GRACE BOGER, Salem, Christian ministry:

I was fishing at a low-water bridge on the South Fork of the Roanoke River and glancing around at how many of the fishermen looked so professional with the right waders, the right gear, their nets - like they were out of a magazine. There were lots of people and they weren't catching much.

Then a young fellow, maybe in his early 20s, came walking down the road to the bridge in jeans and sweat shirt, a casual, everyday fellow. He cast his line in where people had been fishing all morning

and somebody said, "Look at that! Get a net! Get a big net!"

This young guy pulled out a huge trout. He put it on a stringer and walked back up the road past me. He was holding the head of the fish at his knee and the tail was down to the ground. That's how big he was.

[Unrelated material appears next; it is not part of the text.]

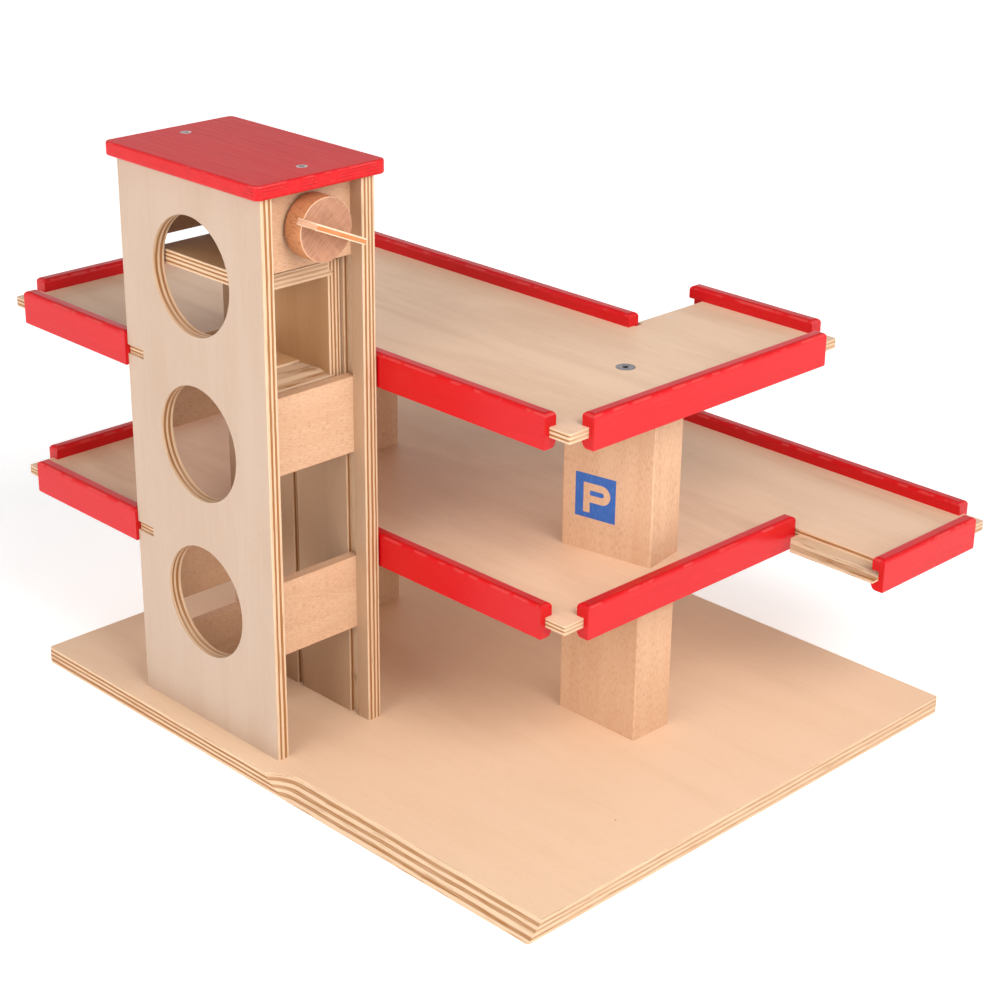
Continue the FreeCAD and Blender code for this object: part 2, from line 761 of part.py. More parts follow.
def make_cabin_runner():
    """The strip on the cabin's wall that slides in the right panel's guide groove."""
    half = GUIDE_GROOVE_WIDTH / 2 - RUNNER_SIDE_CLEARANCE
    return eased_block(
        cabin_right,
        cross_right - RUNNER_END_CLEARANCE,
        tower_mid_y - half,
        tower_mid_y + half,
        cabin_floor_under,
        cabin_top_z,
        vec(0, 0, 1),
        CABIN_EDGE_RADIUS,
    )


def ring(radius, bore, y0, y1):
    """A ring about the winding shaft's axis."""
    return lengthwise(shaft_x, shaft_z, y0, y1, radius).cut(
        lengthwise(shaft_x, shaft_z, y0 - 1, y1 + 1, bore)
    )


def turned_to_knob(shape):
    """A shape made level, turned about the shaft to the knob's angle at rest."""
    shape.rotate(vec(shaft_x, 0, shaft_z), vec(0, 1, 0), KNOB_GRIP_ANGLE)
    return shape


def knob_grip_box(extra_length):
    """The grip board set edgewise in the knob's face, as a level box."""
    half = KNOB_GRIP_LENGTH / 2 + extra_length
    return block(
        shaft_x - half,
        shaft_x + half,
        knob_front_y - KNOB_GRIP_REACH,
        knob_front_y + KNOB_GRIP_SEAT,
        shaft_z - KNOB_GRIP_THICKNESS / 2,
        shaft_z + KNOB_GRIP_THICKNESS / 2,
    )


def make_knob_disc():
    """The round beech knob, slotted for its grip and bored from behind for the shaft."""
    disc = lengthwise(shaft_x, shaft_z, knob_front_y, knob_back_y, KNOB_RADIUS)
    rims = [e for e in disc.Edges if e.Curve.TypeId == "Part::GeomCircle"]
    disc = disc.makeFillet(KNOB_EDGE_RADIUS, rims)
    disc = disc.cut(turned_to_knob(knob_grip_box(1.0)))
    bore = SHAFT_RADIUS + SEAT_FIT
    return disc.cut(lengthwise(shaft_x, shaft_z, shaft_front_y, knob_back_y + 1, bore))


def make_knob_grip():
    """The small plywood board that is gripped to turn the knob."""
    front = knob_front_y - KNOB_GRIP_REACH
    grip = ease(
        knob_grip_box(0.0), vec(0, 0, 1), KNOB_EDGE_RADIUS, lambda c: c.y < front + 0.01
    )
    return turned_to_knob(grip)


def pin_hole(y, radius, half_length):
    """An upright pin or pin hole through the shaft's axis."""
    return upright(shaft_x, y, shaft_z - half_length, shaft_z + half_length, radius)


def biarc(p0, t0, p1, t1):
    """Two tangent arcs between two points with given unit directions."""
    chord = p1 - p0
    both = t0 + t1
    spread = 2.0 * (1.0 - t0.dot(t1))
    along = chord.dot(both)
    reach = (math.sqrt(along ** 2 + spread * chord.dot(chord)) - along) / spread
    q0 = p0 + t0 * reach
    q1 = p1 - t1 * reach
    joint = (q0 + q1) * 0.5
    return [arc_by_corner(p0, q0, joint), arc_by_corner(joint, q1, p1)]


def arc_by_corner(start, corner, end):
    """The arc from start to end whose end tangents meet at a corner."""
    centre = (start + end) * 0.5
    half_chord = (end - start).Length / 2
    quarter = math.atan2((corner - centre).Length, half_chord) / 2
    share = math.tan(quarter) * half_chord / (corner - centre).Length
    return Part.Arc(start, centre + (corner - centre) * share, end).toShape()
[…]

MILLER WILLIAMS, Newport, computer programer:

I grew up on a farm along Sinking Creek. When we were kids we had a bait shop to sell to all these guys coming in. We always felt like we were being invaded.

When I was 6 or 7, I remember this guy telling me, "If this bait doesn't work I'm coming back after you." It scared me to death.

ROBERT PAULEY, Daleville, junior at Lord Botetourt High School:

I remember my dad coming home on Friday night and we'd get all the fishing gear ready for the next morning. To get away from the crowd, Dad would carry us across the creek because we didn't have waders. We'd sit there waiting for the season to open, seeing the same people every year, and thinking the same thing: "Who is going to catch the big one?"

MICHAEL PAULEY, Daleville, junior at Lord Botetourt (he and Robert are twins):

My grandfather used to go with me and we'd stay up the night before the season and he'd teach me how to tie knots. He would go with us the next day and tell us stories about his experiences and pass down stories about his father fishing.

That's not going to be there any more. The tying knots will be there, but being out with your granddad on the first day, that's not going to be there.